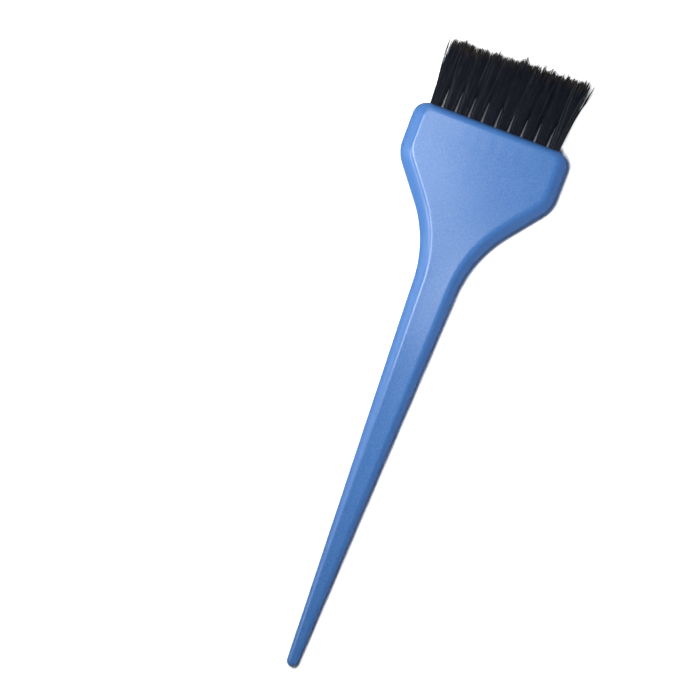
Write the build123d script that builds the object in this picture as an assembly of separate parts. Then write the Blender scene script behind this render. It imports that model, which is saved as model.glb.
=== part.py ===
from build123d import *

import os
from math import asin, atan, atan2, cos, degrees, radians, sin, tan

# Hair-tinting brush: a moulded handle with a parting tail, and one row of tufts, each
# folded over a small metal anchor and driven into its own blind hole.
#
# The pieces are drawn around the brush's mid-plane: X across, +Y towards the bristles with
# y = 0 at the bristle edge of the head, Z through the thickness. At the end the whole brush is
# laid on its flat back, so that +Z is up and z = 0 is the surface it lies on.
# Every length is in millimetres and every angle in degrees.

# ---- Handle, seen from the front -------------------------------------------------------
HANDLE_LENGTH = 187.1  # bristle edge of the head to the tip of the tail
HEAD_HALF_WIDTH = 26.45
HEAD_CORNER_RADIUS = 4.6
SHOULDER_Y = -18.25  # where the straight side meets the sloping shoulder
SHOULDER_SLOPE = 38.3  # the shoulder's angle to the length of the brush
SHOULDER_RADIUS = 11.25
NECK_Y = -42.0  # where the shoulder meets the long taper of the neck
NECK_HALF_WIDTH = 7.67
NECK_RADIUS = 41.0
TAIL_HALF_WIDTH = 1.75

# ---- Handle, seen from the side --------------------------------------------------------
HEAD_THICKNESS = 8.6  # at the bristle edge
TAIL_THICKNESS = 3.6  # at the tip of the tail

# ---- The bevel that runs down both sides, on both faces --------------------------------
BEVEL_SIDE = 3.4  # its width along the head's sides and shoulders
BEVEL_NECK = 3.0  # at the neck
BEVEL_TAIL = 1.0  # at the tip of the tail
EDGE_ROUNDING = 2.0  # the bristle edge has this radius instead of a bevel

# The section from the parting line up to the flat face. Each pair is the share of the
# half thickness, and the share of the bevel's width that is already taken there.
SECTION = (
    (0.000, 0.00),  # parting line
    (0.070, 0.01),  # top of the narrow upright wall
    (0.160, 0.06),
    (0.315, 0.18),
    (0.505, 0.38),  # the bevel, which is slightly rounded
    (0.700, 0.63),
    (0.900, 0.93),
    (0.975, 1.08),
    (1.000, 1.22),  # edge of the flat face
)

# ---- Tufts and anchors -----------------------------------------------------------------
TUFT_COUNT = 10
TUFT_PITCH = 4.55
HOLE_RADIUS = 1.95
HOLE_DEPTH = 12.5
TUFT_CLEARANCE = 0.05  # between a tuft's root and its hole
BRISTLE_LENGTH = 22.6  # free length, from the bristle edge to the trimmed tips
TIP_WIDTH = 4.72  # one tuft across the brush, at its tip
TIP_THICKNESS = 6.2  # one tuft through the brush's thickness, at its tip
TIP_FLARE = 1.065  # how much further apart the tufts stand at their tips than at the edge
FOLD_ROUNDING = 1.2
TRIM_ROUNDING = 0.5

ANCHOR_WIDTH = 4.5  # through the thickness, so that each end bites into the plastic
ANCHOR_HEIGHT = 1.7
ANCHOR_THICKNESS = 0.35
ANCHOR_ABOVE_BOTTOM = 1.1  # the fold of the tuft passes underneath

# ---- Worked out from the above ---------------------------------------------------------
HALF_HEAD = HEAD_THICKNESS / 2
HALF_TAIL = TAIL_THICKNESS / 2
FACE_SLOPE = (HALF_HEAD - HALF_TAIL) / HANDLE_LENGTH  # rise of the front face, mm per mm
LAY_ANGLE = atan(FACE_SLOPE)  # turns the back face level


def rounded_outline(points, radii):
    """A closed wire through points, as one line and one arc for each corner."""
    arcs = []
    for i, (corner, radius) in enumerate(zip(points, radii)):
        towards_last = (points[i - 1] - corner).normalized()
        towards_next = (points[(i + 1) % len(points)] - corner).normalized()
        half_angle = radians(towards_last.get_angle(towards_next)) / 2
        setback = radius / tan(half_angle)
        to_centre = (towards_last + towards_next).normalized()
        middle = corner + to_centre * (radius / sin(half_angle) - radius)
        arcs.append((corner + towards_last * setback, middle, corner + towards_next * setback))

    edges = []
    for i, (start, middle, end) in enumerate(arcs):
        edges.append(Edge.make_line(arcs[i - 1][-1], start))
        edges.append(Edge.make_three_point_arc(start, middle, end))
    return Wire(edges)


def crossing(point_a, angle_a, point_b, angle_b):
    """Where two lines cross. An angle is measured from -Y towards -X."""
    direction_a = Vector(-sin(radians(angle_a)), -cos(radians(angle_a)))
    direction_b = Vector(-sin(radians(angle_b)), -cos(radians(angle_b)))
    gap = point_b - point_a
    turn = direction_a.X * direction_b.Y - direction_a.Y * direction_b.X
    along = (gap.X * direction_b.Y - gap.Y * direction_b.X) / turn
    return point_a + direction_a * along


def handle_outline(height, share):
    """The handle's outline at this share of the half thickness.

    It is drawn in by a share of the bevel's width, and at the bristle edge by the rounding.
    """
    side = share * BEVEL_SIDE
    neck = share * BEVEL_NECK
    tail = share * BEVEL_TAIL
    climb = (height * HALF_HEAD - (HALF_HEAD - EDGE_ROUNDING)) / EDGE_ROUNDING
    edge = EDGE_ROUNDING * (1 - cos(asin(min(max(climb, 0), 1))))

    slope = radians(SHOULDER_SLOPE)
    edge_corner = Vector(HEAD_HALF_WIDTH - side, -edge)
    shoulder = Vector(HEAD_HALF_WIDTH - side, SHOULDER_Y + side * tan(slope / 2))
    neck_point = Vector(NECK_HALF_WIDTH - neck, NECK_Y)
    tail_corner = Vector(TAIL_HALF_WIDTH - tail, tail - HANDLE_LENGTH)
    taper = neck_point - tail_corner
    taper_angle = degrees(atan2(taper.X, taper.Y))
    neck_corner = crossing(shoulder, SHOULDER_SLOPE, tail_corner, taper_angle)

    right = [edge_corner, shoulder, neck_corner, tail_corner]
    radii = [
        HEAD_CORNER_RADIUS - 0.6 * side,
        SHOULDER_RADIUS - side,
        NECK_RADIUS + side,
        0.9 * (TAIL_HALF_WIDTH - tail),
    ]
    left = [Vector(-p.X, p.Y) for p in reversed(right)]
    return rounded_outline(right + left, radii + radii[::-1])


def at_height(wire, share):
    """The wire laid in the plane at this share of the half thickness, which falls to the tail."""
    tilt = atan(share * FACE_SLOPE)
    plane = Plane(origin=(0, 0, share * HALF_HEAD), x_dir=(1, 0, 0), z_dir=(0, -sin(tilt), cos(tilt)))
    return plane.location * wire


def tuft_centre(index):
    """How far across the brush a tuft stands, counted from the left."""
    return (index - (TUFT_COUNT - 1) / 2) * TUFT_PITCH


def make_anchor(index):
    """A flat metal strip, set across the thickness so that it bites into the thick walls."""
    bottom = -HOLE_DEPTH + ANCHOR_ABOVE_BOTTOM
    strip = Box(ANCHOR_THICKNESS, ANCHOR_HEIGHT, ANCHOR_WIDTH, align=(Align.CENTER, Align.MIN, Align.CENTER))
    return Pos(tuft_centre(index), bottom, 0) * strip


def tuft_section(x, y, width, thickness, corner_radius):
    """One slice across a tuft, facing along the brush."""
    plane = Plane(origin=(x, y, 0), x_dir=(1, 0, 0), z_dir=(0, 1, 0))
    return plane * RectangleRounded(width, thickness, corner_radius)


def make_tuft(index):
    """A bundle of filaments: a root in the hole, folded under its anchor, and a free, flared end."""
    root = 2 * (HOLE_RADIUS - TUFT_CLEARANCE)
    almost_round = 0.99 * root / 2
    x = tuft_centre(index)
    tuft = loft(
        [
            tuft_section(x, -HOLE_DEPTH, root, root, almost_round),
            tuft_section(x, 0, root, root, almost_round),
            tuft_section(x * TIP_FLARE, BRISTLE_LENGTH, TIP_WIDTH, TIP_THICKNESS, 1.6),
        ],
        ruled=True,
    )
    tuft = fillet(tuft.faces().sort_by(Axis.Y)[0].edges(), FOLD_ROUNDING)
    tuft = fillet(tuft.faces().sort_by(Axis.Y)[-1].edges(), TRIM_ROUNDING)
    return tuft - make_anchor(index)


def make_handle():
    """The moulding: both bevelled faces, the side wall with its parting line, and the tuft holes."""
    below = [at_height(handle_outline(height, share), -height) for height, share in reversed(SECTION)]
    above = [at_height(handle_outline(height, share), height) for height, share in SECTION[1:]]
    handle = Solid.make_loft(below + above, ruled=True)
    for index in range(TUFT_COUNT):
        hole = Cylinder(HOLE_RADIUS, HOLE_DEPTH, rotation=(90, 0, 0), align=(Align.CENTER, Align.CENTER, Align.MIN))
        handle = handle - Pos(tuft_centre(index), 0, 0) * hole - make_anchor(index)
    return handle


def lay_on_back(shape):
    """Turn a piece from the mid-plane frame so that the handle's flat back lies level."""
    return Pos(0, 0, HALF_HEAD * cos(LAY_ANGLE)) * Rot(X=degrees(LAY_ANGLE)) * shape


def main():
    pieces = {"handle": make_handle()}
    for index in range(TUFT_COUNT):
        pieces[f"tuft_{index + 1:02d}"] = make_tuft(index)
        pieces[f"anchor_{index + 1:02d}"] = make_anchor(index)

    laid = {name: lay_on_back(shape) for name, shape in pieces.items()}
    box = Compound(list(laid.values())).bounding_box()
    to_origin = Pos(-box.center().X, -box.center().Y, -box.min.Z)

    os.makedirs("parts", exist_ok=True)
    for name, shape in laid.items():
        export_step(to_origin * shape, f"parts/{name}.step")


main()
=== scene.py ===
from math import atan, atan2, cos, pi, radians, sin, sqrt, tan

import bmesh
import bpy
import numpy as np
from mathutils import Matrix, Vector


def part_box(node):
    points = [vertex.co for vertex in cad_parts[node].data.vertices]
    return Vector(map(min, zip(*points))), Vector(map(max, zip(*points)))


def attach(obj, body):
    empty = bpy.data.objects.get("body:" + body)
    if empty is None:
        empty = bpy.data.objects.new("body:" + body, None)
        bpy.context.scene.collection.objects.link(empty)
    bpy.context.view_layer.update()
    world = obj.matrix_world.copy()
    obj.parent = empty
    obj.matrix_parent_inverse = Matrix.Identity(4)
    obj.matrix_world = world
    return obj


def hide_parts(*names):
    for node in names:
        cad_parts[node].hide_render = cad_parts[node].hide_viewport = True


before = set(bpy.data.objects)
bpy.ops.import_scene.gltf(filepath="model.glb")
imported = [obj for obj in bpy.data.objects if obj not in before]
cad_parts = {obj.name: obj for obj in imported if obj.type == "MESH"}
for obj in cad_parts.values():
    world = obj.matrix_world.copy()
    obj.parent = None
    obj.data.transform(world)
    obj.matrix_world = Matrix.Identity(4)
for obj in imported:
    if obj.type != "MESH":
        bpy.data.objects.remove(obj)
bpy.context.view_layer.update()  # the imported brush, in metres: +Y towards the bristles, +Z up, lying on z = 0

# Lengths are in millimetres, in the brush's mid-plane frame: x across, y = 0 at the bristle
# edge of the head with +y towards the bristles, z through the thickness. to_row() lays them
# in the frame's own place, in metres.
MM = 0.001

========

Only the lines from the one holding "obj.parent = None" through the end of the listing should be given again, exactly and with both ends included.

> **THE ANSWER**:
    obj.parent = None
    obj.data.transform(world)
    obj.matrix_world = Matrix.Identity(4)
for obj in imported:
    if obj.type != "MESH":
        bpy.data.objects.remove(obj)
bpy.context.view_layer.update()  # the imported brush, in metres: +Y towards the bristles, +Z up, lying on z = 0

# Lengths are in millimetres, in the brush's mid-plane frame: x across, y = 0 at the bristle
# edge of the head with +y towards the bristles, z through the thickness. to_row() lays them
# in the frame's own place, in metres.
MM = 0.001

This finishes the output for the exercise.